PPanGGOLiN - A tool for graphically summarizing pangenome diversity

Gautreau et al. 2020. PPanGGOLiN: Depicting diversity via a partitioned pangenome graph. PLOS Computational Biology.

This is a summary of our Dalhousie Microbiome User Group (DalMUG) journal club discussion of this paper written by Gavin Douglas.

Summary

One challenge in characterizing species pangenomes is that it becomes difficult to visualize the overlap in strain genome contents when the number of genomes becomes large. PPanGGOLiN is a tool that addresses this problem by building upon past consensus graph approaches to visualize gene content variation. In the PPanGGOLiN output graph each node is a gene and each edge is a relation of genetic contiguity (i.e. the genes are next to each other in the same genome).
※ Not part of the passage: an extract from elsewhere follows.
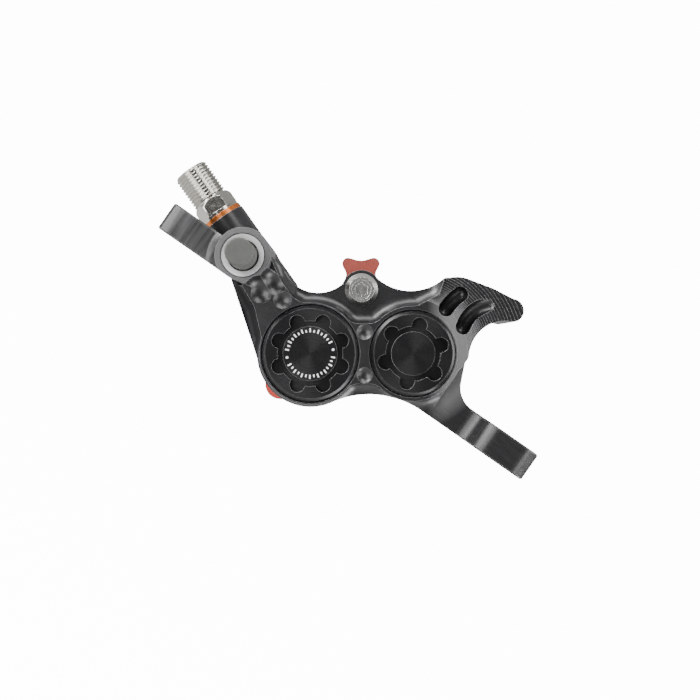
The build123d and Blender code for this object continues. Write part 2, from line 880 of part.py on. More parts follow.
def pad_friction(side):
    half = pad_half_length - friction_inset
    top = pad_top - friction_inset
    bottom = pad_bottom - friction_inset
    block = tilted_outline([(-half, -bottom), (half, -bottom), (half, top), (-half, top)],
                           (pad_corner_r, pad_corner_r, pad_top_corner_r, pad_top_corner_r))
    groove = tilted_outline(
        [(-friction_groove_half, -2 * bottom), (friction_groove_half, -2 * bottom),
         (friction_groove_half, 2 * top), (-friction_groove_half, 2 * top)], 0)
    lining = prism_between(block - pad_arc(friction_inset), friction_face, backing_face, side)
    return lining - prism_between(groove, 0, friction_face + friction_groove_depth, side)


def pad_spring():
    """Two leaves beside the backings, joined by a strap just under the pin."""
    low = pad_top - friction_inset + spring_friction_gap
    strap_top = pin_rise - pin_r - spring_pin_clearance
    outer = backing_face - spring_pad_clearance
    half = window_half_length - spring_end_clearance
    leaf_top = low + spring_leaf_height
    leaf = tilted_outline([(-half, low), (half, low), (half, leaf_top), (-half, leaf_top)],
                          spring_leaf_height / 3)
    leaf += tilted_outline(
        [(-spring_strap_half_width, low), (spring_strap_half_width, low),
         (spring_strap_half_width, strap_top), (-spring_strap_half_width, strap_top)], 0)
    strap = tilted_outline(
        [(-spring_strap_half_width, strap_top - spring_thickness),
         (spring_strap_half_width, strap_top - spring_thickness),
         (spring_strap_half_width, strap_top), (-spring_strap_half_width, strap_top)], 0)
    spring = prism(strap, disc_plane_y - outer, disc_plane_y + outer)
    spring += prism(leaf, disc_plane_y - outer, disc_plane_y - outer + spring_thickness)
    spring += prism(leaf, disc_plane_y + outer - spring_thickness, disc_plane_y + outer)
    return spring


def pad_pin():
    """Pin with a conical socket head in front and a clip groove behind."""
    head_base = shelf_y - pin_head_rim
    head_top = head_base - pin_head_height
    tail = back_y + pin_tail
    groove_start = back_y + clip_back_gap - clip_fit
    groove_end = back_y + clip_back_gap + clip_thickness + clip_fit
    pin = turned(
        pin_x, pin_z, (0, head_top + pin_recess_depth),
        (pin_recess_r, head_top + pin_recess_depth), (pin_recess_r, head_top),
        (pin_head_top_r, head_top), (pin_head_r, head_base),
        (pin_head_r, shelf_y), (pin_r, shelf_y), (pin_r, groove_start),
        (pin_groove_r, groove_start), (pin_groove_r, groove_end), (pin_r, groove_end),
        (pin_r, tail - pin_tail_chamfer), (pin_r - pin_tail_chamfer, tail), (0, tail))
    socket = Pos(pin_x, pin_z) * RegularPolygon(pin_socket_r, 6, major_radius=True)
    return pin - prism(socket, head_top - cut_overrun, head_top + pin_socket_depth)


def pin_clip():
    start = back_y + clip_back_gap
    inner = pin_groove_r + clip_fit
    half = math.radians(clip_gap_angle / 2)
    reach = 2 * clip_outer_r
    gap = make_face(Polyline(
        (pin_x, pin_z), (pin_x + reach * math.sin(half), pin_z - reach * math.cos(half)),
        (pin_x - reach * math.sin(half), pin_z - reach * math.cos(half)), close=True))
    band = circle_at(pin_x, pin_z, clip_outer_r) - circle_at(pin_x, pin_z, inner) - gap
    return prism(band, start, start + clip_thickness)


def transport_spacer():
    """Fork between the pads with a thicker fishtail grip outside the body."""
    slot_top = pin_rise + pin_r + spacer_slot_gap
    right = [(spacer_leg_half_length, -spacer_foot), (spacer_leg_half_length, spacer_shoulder),
             (spacer_hip_half_width, spacer_hip_rise), (spacer_neck_half_width, spacer_neck_rise),
             (spacer_tip_half_width, spacer_tip_rise)]
    radii = [spacer_foot_r, spacer_hip_r, spacer_hip_r, spacer_neck_r, spacer_tip_r]
    left = [(-along, out) for along, out in reversed(right)]
    fork = tilted_outline(
        right + [(0, spacer_dip_rise)] + left, radii + [spacer_dip_r] + radii[::-1])
    fork -= tilted_outline(
        [(-spacer_slot_half_width, -2 * spacer_foot), (spacer_slot_half_width, -2 * spacer_foot),
         (spacer_slot_half_width, slot_top), (-spacer_slot_half_width, slot_top)],
        (0, 0, spacer_slot_half_width / 2, spacer_slot_half_width / 2))
    grip = fork & tilted_outline(
        [(-spacer_leg_half_length, spacer_grip_start), (spacer_leg_half_length, spacer_grip_start),
         (spacer_leg_half_length, 2 * spacer_tip_rise),
         (-spacer_leg_half_length, 2 * spacer_tip_rise)], 0)
    half = spacer_thickness / 2
    grip_half = spacer_grip_thickness / 2
    return (prism(fork, disc_plane_y - half, disc_plane_y + half)
            + prism(grip, disc_plane_y - grip_half, disc_plane_y + grip_half))


def hexagon(flats):
    """Hexagon of a given width across its flats."""
    return RegularPolygon(flats / 2, 6, major_radius=False)


def bleed_nipple():
    """Valve with a hexagon, a barbed stem and a drilled cone tip."""
    seat = -ear_half_depth + bleed_well_depth
    thread_end = seat + bleed_thread_length
    hex_top = seat - bleed_hex_height
    stem_top = hex_top - bleed_stem_length
    tip = thread_end + bleed_tip_length - bleed_tip_gap
    barb = stem_top + bleed_barb_length
    nipple = turned(
        bleed_x, bleed_z, (bleed_bore_r, stem_top), (bleed_stem_r, stem_top),
        (bleed_barb_r, barb), (bleed_stem_r, barb), (bleed_stem_r, hex_top),
        (bleed_hex_flats / 2, hex_top), (bleed_hex_flats / 2, seat), (bleed_thread_r, seat),
        (bleed_thread_r, thread_end), (bleed_tip_r, tip), (bleed_bore_r, tip))
    nut = prism(Pos(bleed_x, bleed_z) * hexagon(bleed_hex_flats), hex_top, seat)
    return nipple + (nut - rod(bleed_x, bleed_z, bleed_stem_r, hex_top, seat))


def bleed_cap():
    """Rubber cap over the nipple's stem."""
    top = -ear_half_depth - bleed_cap_top
    open_end = -ear_half_depth + bleed_well_depth - bleed_hex_height - bleed_cap_wall_gap
    inner = bleed_barb_r + bleed_cap_wall_gap
    roof = open_end - bleed_stem_length - bleed_cap_wall_gap
    wall = Polyline((bleed_cap_tip_r - bleed_cap_dome, top), (0, top), (0, roof), (inner, roof),
                    (inner, open_end), (bleed_cap_r, open_end),
                    (bleed_cap_tip_r, top + bleed_cap_dome))
    crown = RadiusArc(wall @ 1, wall @ 0, bleed_cap_dome)
    return Pos(bleed_x, 0, bleed_z) * revolve(make_face([wall, crown]), Axis.Y, 360)


def hose_connector():
    """Union: thread into the body, collar, hexagon, and the thread for the hose nut."""
    collar = washer_thickness
    hex_start = collar + connector_collar_length
    hex_end = hex_start + connector_hex_length
    neck_end = hex_end + connector_neck_length
    end = neck_end + connector_thread_length
    union = along_port(port_thread_r, -port_thread_length, collar)
    union += along_port(connector_collar_r, collar, hex_start)
    nut = extrude(hexagon(connector_hex_flats), amount=connector_hex_length)
    corner_r = connector_hex_flats / 2 / math.cos(math.pi / 6)
    dome = Pos(0, 0, connector_hex_length / 2) * Cylinder(corner_r, connector_hex_length)
    nut &= chamfer(dome.edges().sort_by(Axis.Z)[-1], connector_hex_chamfer)
    union += port_plane * (Pos(0, 0, hex_start) * Rot(0, 0, connector_hex_turn) * nut)
    union += along_port(connector_neck_r, hex_end, neck_end)
    union += along_port(connector_thread_r, neck_end, end - connector_thread_chamfer)
    tip = Cone(connector_thread_r, connector_thread_r - connector_thread_chamfer,
               connector_thread_chamfer, align=(Align.CENTER, Align.CENTER, Align.MIN))
    union += port_plane * (Pos(0, 0, end - connector_thread_chamfer) * tip)
    union -= along_port(connector_bore_r, -port_thread_length - cut_overrun, end)
    seat = Cone(connector_bore_r, connector_seat_r, connector_seat_depth,
                align=(Align.CENTER, Align.CENTER, Align.MAX))
    return union - port_plane * (Pos(0, 0, end) * seat)


def copper_washer():
    bore = along_port(port_thread_r + washer_bore_clearance, -cut_overrun,
                      washer_thickness + cut_overrun)
    return along_port(washer_r, 0, washer_thickness) - bore


def gallery_plug():
    _, away = plug_line()
    mouth = plug_mouth()
    plug = drilling(mouth - away * (plug_length - plug_fit), mouth, plug_r)
    socket = drilling(mouth - away * plug_socket_depth, mouth + away * cut_overrun, plug_socket_r)
    return plug - socket


def all_parts():
    parts = {
        "caliper_body": caliper_body(),
        "large_bore_cap": bore_cap(large_x, large_z, large_cap_r, large_cap_boss_r,
                                   large_cap_pocket_count, large_cap_pocket_ring_r,
                                   large_cap_pocket_angle),
        "small_bore_cap": bore_cap(small_x, small_z, small_cap_r, small_cap_boss_r,
                                   small_cap_pocket_count, small_cap_pocket_ring_r,
                                   small_cap_pocket_angle),
        "large_cap_o_ring": o_ring(large_x, large_z, large_cap_r),
        "small_cap_o_ring": o_ring(small_x, small_z, small_cap_r),
        "pad_spring": pad_spring(),
        "pad_pin": pad_pin(),
        "pin_clip": pin_clip(),
        "transport_spacer": transport_spacer(),
        "bleed_nipple": bleed_nipple(),
        "bleed_cap": bleed_cap(),
        "hose_connector": hose_connector(),
        "copper_washer": copper_washer(),
        "gallery_plug": gallery_plug(),
    }
    for half, side in (("outboard", -1), ("inboard", 1)):
        parts[half + "_large_piston"] = piston(large_x, large_z, large_piston_r, side)
        parts[half + "_small_piston"] = piston(small_x, small_z, small_piston_r, side)
        parts[half + "_large_seal"] = piston_seal(large_x, large_z, large_piston_r, side)
        parts[half + "_small_seal"] = piston_seal(small_x, small_z, small_piston_r, side)
        parts[half + "_pad_backing"] = pad_backing(side)
        parts[half + "_pad_friction"] = pad_friction(side)
    return parts


if __name__ == "__main__":
    os.makedirs("parts", exist_ok=True)
    for name, shape in all_parts().items():
        shape.label = name
        print(name, len(shape.solids()), round(shape.volume, 1), shape.is_valid)
        export_step(shape, "parts/" + name + ".step")
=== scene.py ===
import bmesh
import bpy
import math
from mathutils import Matrix, Vector


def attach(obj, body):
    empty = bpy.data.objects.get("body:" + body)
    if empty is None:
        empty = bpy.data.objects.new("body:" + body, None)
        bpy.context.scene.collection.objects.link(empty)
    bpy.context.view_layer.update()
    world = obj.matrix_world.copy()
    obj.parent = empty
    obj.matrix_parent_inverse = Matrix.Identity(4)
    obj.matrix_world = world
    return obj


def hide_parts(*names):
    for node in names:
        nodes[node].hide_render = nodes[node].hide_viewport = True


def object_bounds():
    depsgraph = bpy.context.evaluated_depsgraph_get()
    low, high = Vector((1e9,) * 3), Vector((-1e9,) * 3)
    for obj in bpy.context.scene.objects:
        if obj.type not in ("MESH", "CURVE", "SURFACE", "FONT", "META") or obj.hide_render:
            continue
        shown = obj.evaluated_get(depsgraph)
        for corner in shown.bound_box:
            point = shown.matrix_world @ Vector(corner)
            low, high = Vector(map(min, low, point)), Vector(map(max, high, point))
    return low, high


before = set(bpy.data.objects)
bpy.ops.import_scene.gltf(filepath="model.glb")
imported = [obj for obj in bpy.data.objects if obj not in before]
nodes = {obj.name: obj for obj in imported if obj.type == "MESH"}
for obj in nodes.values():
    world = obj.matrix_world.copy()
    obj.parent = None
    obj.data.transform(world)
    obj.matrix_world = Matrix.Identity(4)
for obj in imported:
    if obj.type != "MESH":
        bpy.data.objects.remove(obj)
cad_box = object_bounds()

# Named lengths are in millimetres, but for those of the stage and the lights, which are in metres
MM = 0.001

# Directions of the photograph: the pistons' chord runs across it
chord_angle = math.radians(34.8)
image_right = Vector((math.cos(chord_angle), 0, math.sin(chord_angle)))
image_up = Vector((-math.sin(chord_angle), 0, math.cos(chord_angle)))
towards_viewer = Vector((0, -1, 0))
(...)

Genes are classified into different pangenome subsets based on fitting Bernoulli Mixture Models to the presence/absence matrix of genes across genomes. These partitions correspond to the persistent genome (i.e. what is commonly called the “soft core” genome), the shell genome (genes at intermediate frequency, which can be split into further partitions), and the cloud genome (rare genes). This is done in combination with a Markov Random Field to weight neighbouring genes as more likely to be in the same partition. The authors show that the resulting graph is useful from several perspectives, such as providing graph metrics that can be compared across partitions and species. They also made several useful biological observations in their own right by applying this tool to several genome datasets. We thought this was an interesting paper that seemed like it could be a valuable tool for the field.

Points of Interest

  • Great example of different possible paths for capsular polysaccharide synthesis in Actinetobacter baumanii
  • Convincing that their approach works better than the “soft core” 95% cut-off approach for defining persistent genes
  • The comparison in pangenomes between MAGs and reference genomes was also convincing that an approach like PPanGGOLiN is needed to make sense of cases where you have thousands of genomes to summarize

Points of Confusion

  • How would the results change if species were defined using a more consistent framework (like using average nucleotide identity for instance)?
  • Why does the mu parameter differ across each Bernoulli mixture model? I think we must be missing regarding how each model is fit to each partition.
  • It seemed circular to us that the distance between the shell and phylogenetic distances would be highly correlated with the proportion of the shell genome per genome.
  • Given that the shell genomes of species differ so drastically depending on what MAGs / genomes are included, maybe different terminology should be used to emphasize what the genomes used were rather than to refer to the result as the “species” pangenome.
  • There was some disagreement in our discussion about where the “soft core” cut-off might actually make for more standardized cross-species comparisons whereas comparing the proportion of shell/persistent genes based on PPanGGOLiN might be more difficult to interpret.